After independence, the 31 December 1961 Law of territorial organization created 31 circonscriptions. The 16 colonial cercles continued to exist, and served as a level of division above these circonscriptions. Four cercles (Dogondoutchi, Filingué, N'Guigmi, and Téra) had only one circonscription. The Law of August 14, 1964 then reorganized the country into seven departments, adopting the French second level administration naming system, in contrast to neighbor Mali, which retained the colonial Cercles and Regions.

==Enforcement and force==

The civilian central government of Niger maintains a monopoly on force within its borders. Both the Military of Niger and Law enforcement trace their authority eventually to the President of the Republic, through Ministries and their controlling Minister. The Military and Gendarmerie (Police responsible for enforcement outside urban areas) are commanded through the Ministry of Defence.

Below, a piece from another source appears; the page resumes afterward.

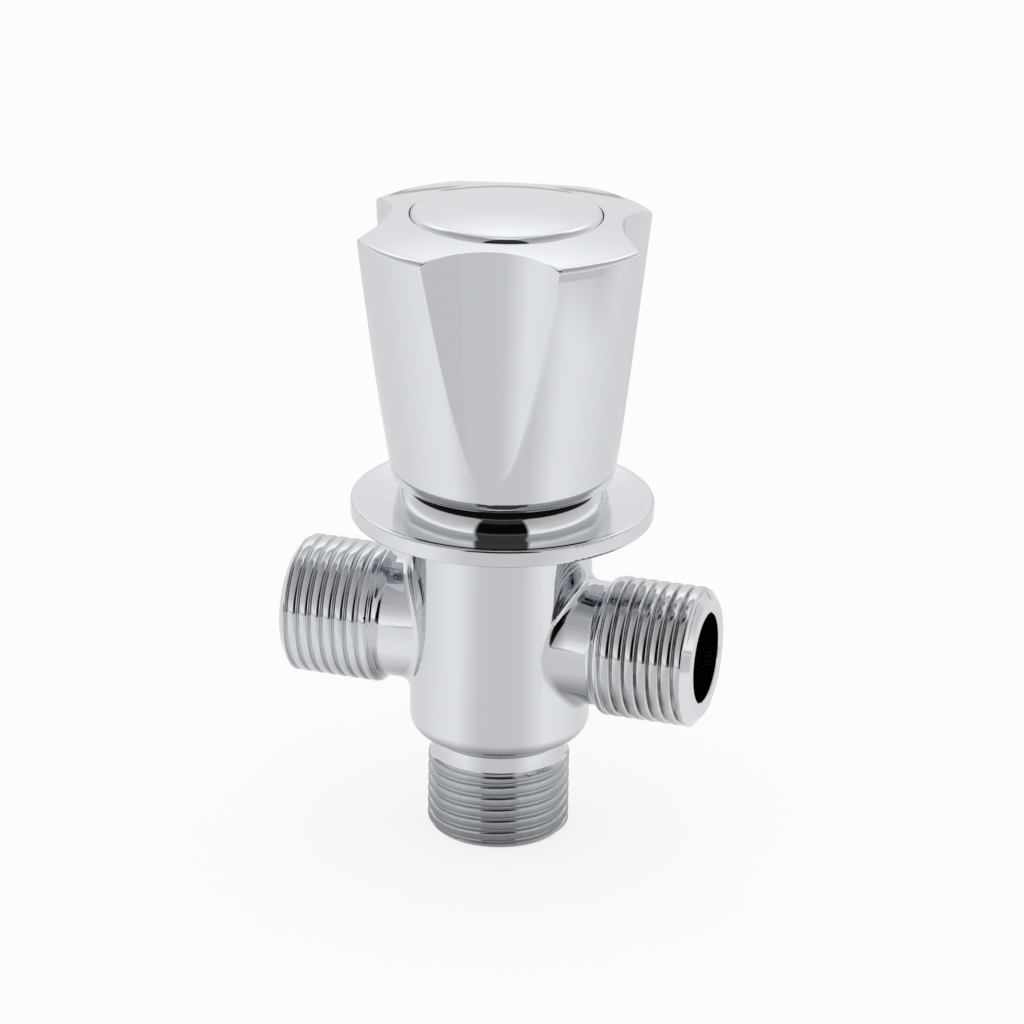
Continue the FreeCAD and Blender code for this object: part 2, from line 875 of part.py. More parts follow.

The Police Nationale and the Nigerien Internal Security Forces (FNIS) paramilitary police are controlled through the Ministry of Interior, Public Safety and Decentralization. The Judicial and Tax police (Douanes) are controlled through the Ministry of Finance. All ministries ultimately report to the Head of State.

==Foreign Affairs==

Foreign relations are carried out by the President, as Head of State, as well as through the Ministry of Foreign Affairs of Niger. Treaties are subject to consultation by the National Assembly and the Constitutional Court has jurisdiction to rule upon compliance with international treaties and agreements.

===International organization participation===
Niger is a member of the following organizations: ACCT, ACP, AfDB, CCC, ECA, ECOWAS, Entente, FAO, FZ, G-77, IAEA, IBRD, ICAO, ICC, ICFTU, ICRM, IDA, IDB, IFAD, IFC, IFRCS, ILO, IMF, Intelsat, Interpol, IOC, ITU, MIPONUH, NAM, OAU, OIC, OPCW, UN, UNCTAD, UNESCO, UNIDO, UNWTO, UPU, WADB, WAEMU, WCL, WFTU, WHO, WIPO, WMO, and WTO.